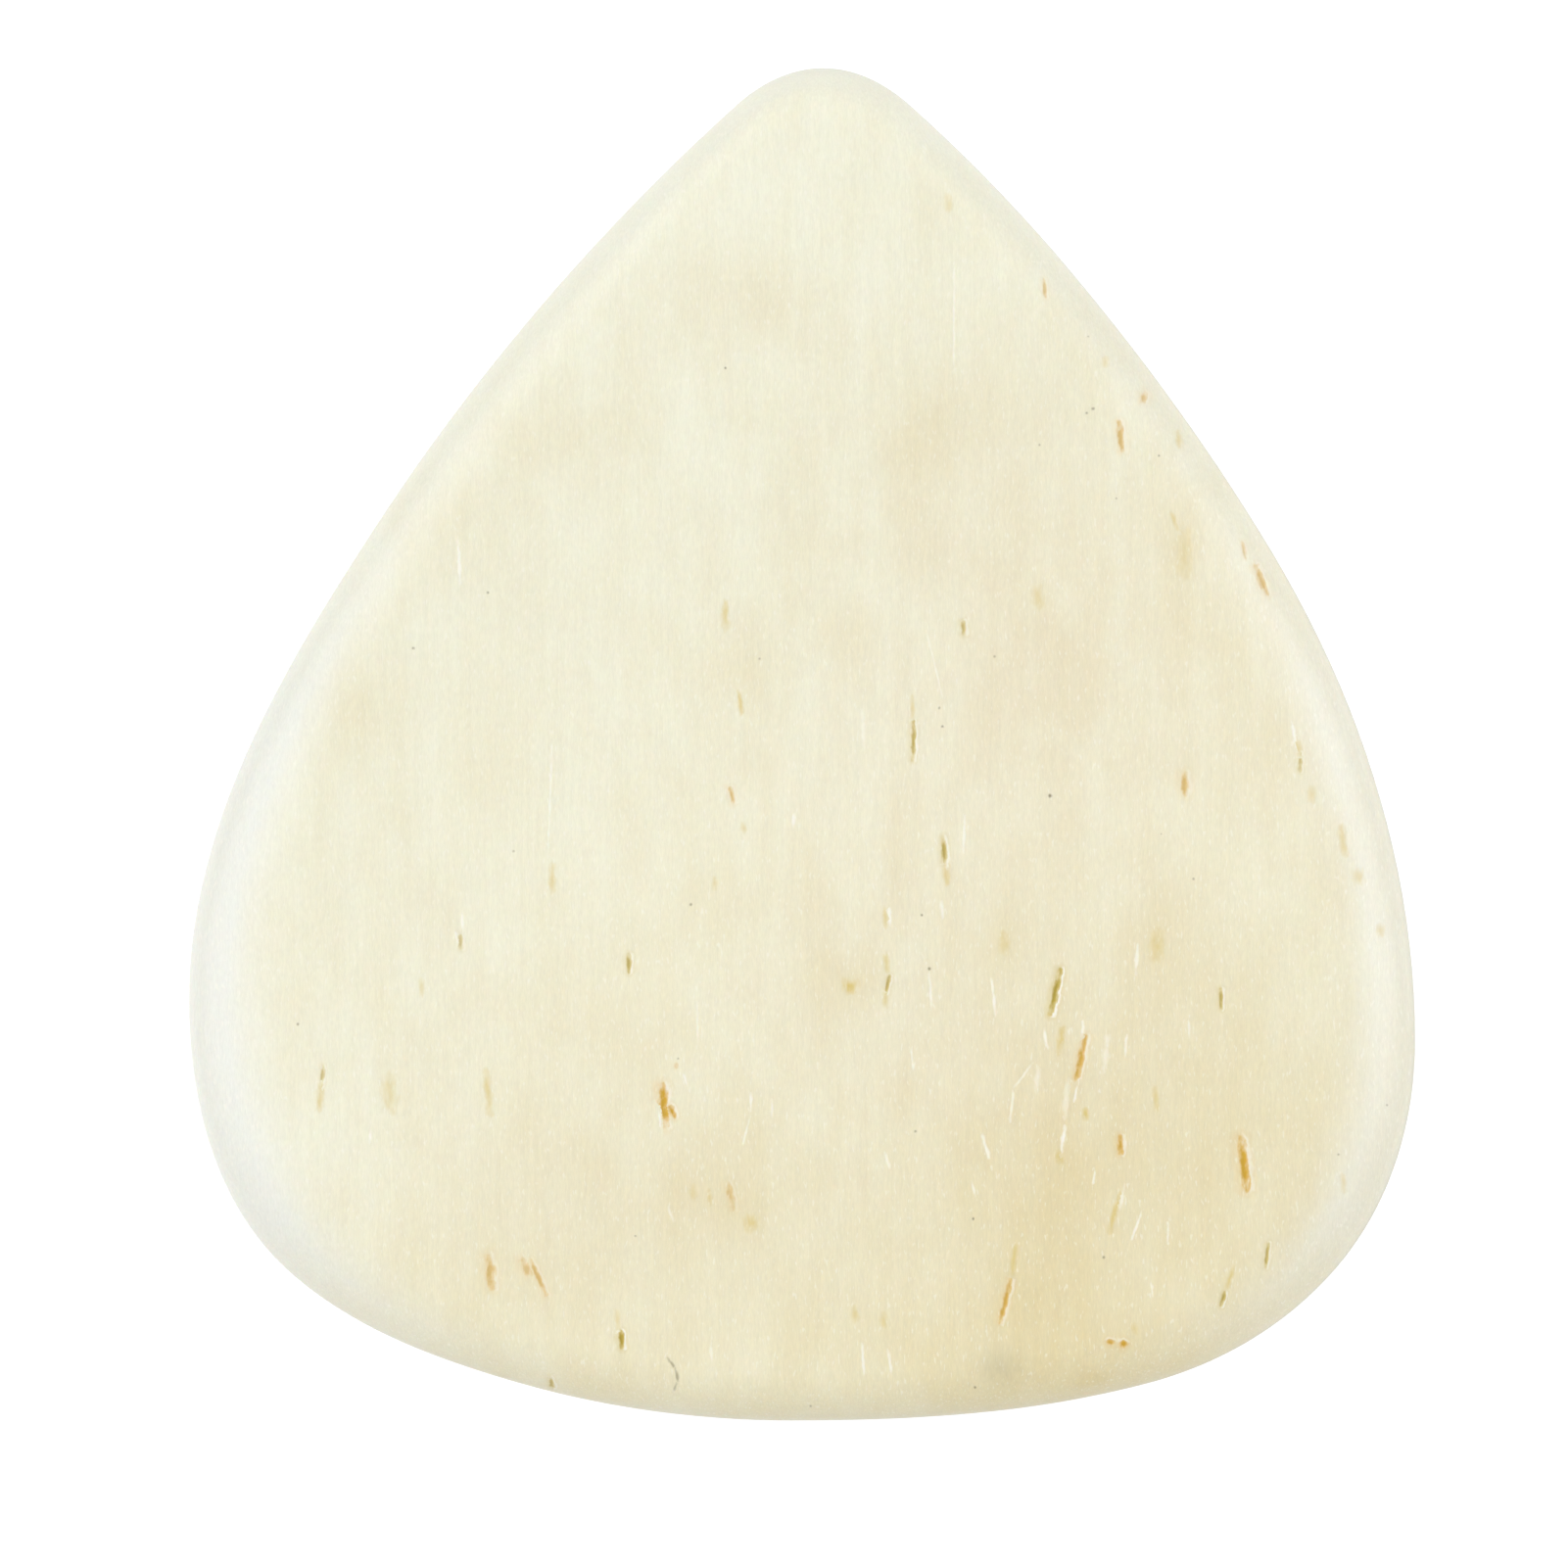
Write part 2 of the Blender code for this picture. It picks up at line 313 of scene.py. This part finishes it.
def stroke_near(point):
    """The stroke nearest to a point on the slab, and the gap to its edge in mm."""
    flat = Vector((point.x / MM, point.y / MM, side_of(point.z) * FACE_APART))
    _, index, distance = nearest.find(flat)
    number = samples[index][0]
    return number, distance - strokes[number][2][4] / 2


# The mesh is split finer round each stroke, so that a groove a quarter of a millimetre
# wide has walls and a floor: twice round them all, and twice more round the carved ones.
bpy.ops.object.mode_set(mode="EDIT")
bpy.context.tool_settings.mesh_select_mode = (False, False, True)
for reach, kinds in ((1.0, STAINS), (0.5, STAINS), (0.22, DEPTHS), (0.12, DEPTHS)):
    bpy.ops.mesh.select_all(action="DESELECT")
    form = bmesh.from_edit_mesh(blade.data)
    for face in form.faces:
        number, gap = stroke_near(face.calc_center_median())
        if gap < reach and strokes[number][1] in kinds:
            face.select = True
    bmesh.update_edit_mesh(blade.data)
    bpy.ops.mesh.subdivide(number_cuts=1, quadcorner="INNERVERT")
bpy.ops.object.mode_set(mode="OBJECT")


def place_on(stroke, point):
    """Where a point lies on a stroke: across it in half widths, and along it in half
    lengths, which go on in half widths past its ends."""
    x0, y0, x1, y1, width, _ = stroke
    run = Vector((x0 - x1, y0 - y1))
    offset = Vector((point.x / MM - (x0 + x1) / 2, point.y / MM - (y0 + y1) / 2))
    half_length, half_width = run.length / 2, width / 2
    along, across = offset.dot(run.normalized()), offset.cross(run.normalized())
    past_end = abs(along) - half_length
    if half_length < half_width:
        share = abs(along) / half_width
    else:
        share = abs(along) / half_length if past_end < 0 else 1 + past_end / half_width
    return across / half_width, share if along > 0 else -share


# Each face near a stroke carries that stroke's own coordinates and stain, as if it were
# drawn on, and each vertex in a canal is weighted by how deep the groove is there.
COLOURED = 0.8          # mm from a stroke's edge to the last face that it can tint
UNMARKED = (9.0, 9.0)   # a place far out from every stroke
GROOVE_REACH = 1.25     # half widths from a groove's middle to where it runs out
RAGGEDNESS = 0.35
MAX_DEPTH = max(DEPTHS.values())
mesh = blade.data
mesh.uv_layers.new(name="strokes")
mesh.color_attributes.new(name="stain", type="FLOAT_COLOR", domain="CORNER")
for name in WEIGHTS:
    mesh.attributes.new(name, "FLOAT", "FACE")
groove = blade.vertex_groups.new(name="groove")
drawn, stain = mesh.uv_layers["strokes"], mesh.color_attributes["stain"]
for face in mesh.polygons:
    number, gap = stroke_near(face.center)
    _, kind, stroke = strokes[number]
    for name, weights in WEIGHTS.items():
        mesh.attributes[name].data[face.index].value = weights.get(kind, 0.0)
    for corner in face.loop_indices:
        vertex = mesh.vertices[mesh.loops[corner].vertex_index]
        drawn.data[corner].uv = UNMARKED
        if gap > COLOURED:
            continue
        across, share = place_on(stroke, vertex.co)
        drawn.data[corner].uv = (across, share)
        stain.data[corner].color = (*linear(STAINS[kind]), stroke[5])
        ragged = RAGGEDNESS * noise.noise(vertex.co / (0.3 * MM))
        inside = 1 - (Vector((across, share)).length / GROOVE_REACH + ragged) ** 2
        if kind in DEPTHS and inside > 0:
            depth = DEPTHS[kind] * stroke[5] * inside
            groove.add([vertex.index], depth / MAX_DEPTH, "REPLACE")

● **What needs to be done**
Begin with the first line of the data above and, please, print each line exactly until you have printed the line containing "return number, distance"; print nothing else.

● **Solution below**
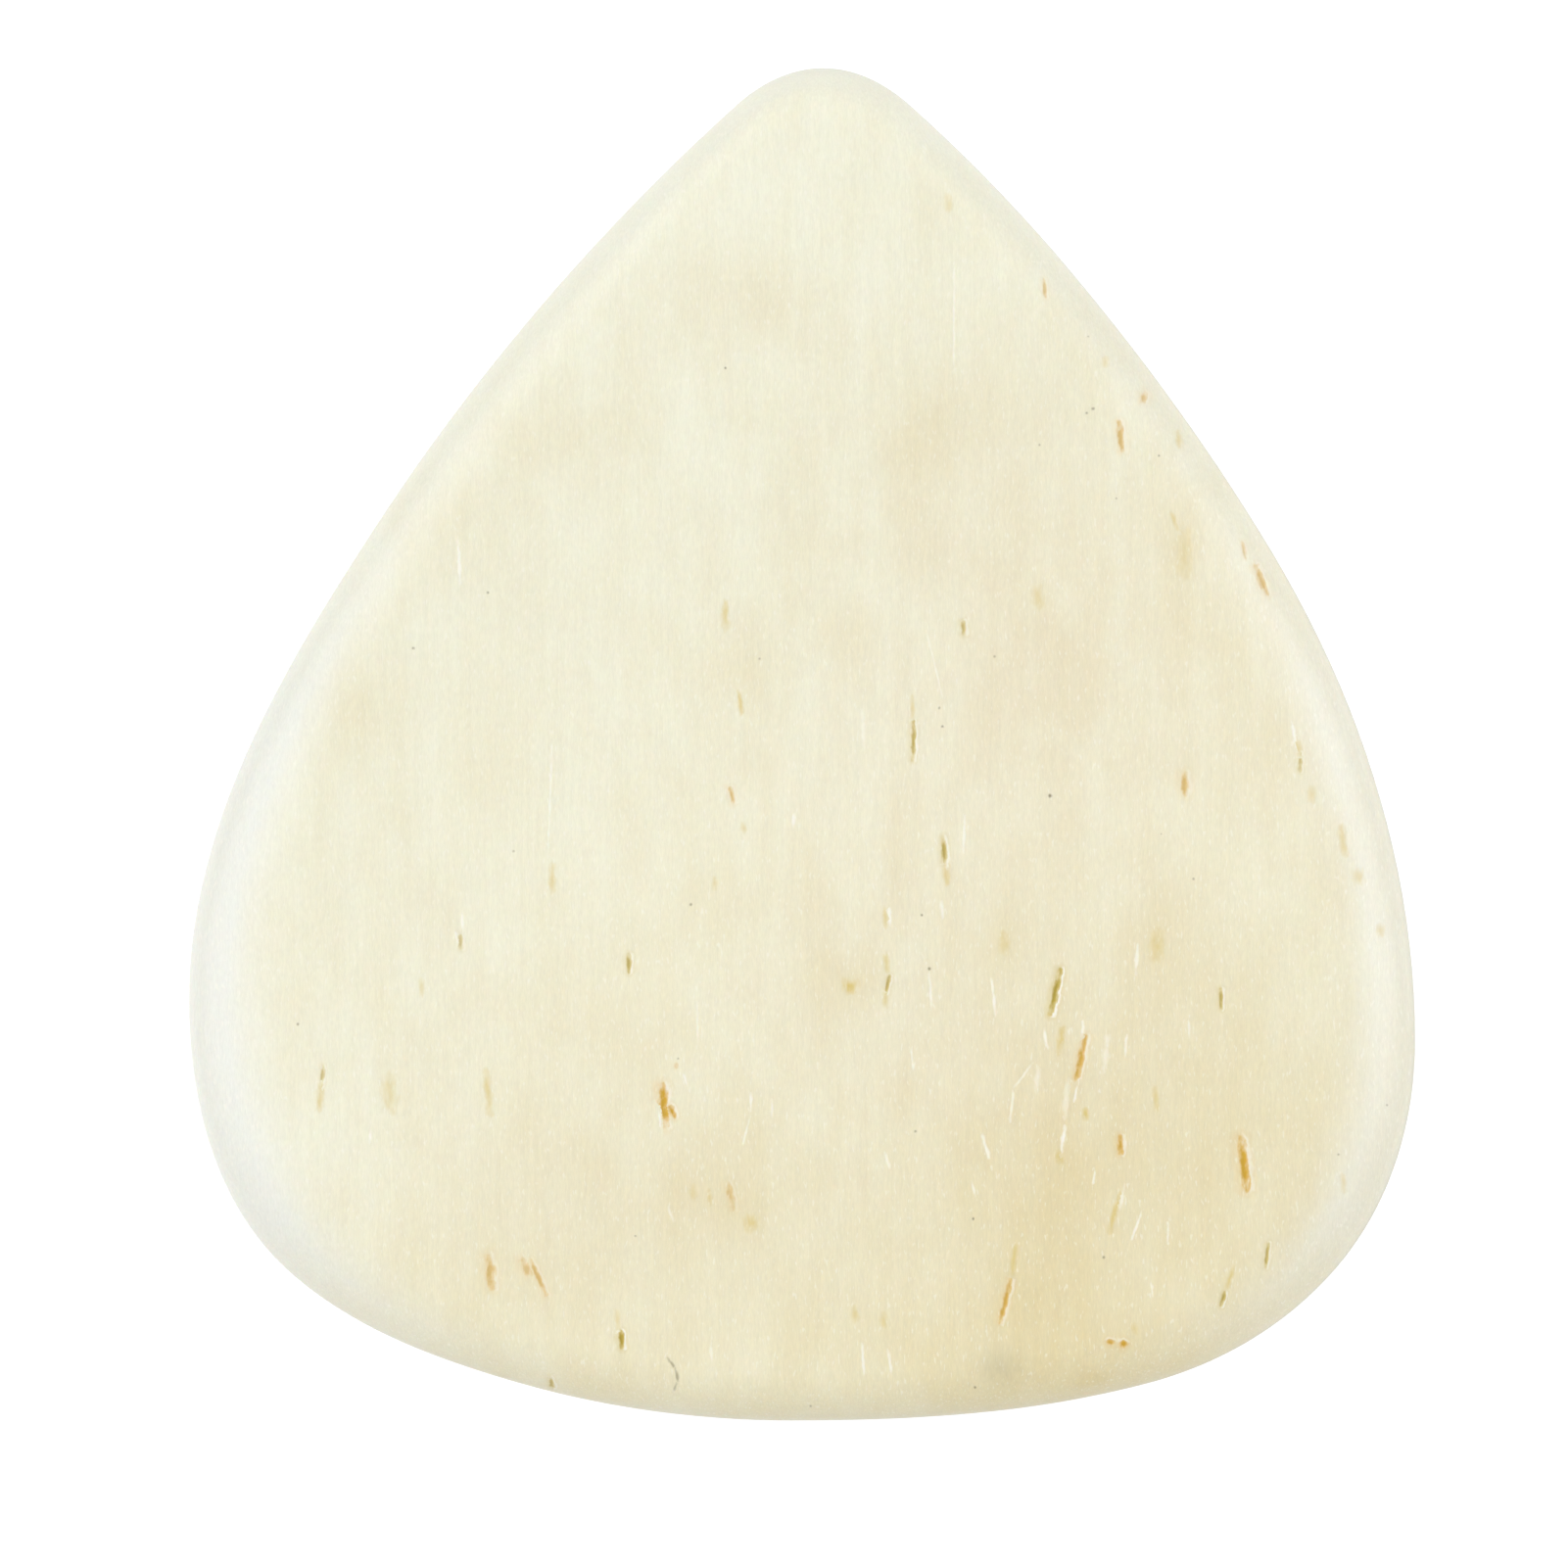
Write part 2 of the Blender code for this picture. It picks up at line 313 of scene.py. This part finishes it.
def stroke_near(point):
    """The stroke nearest to a point on the slab, and the gap to its edge in mm."""
    flat = Vector((point.x / MM, point.y / MM, side_of(point.z) * FACE_APART))
    _, index, distance = nearest.find(flat)
    number = samples[index][0]
    return number, distance - strokes[number][2][4] / 2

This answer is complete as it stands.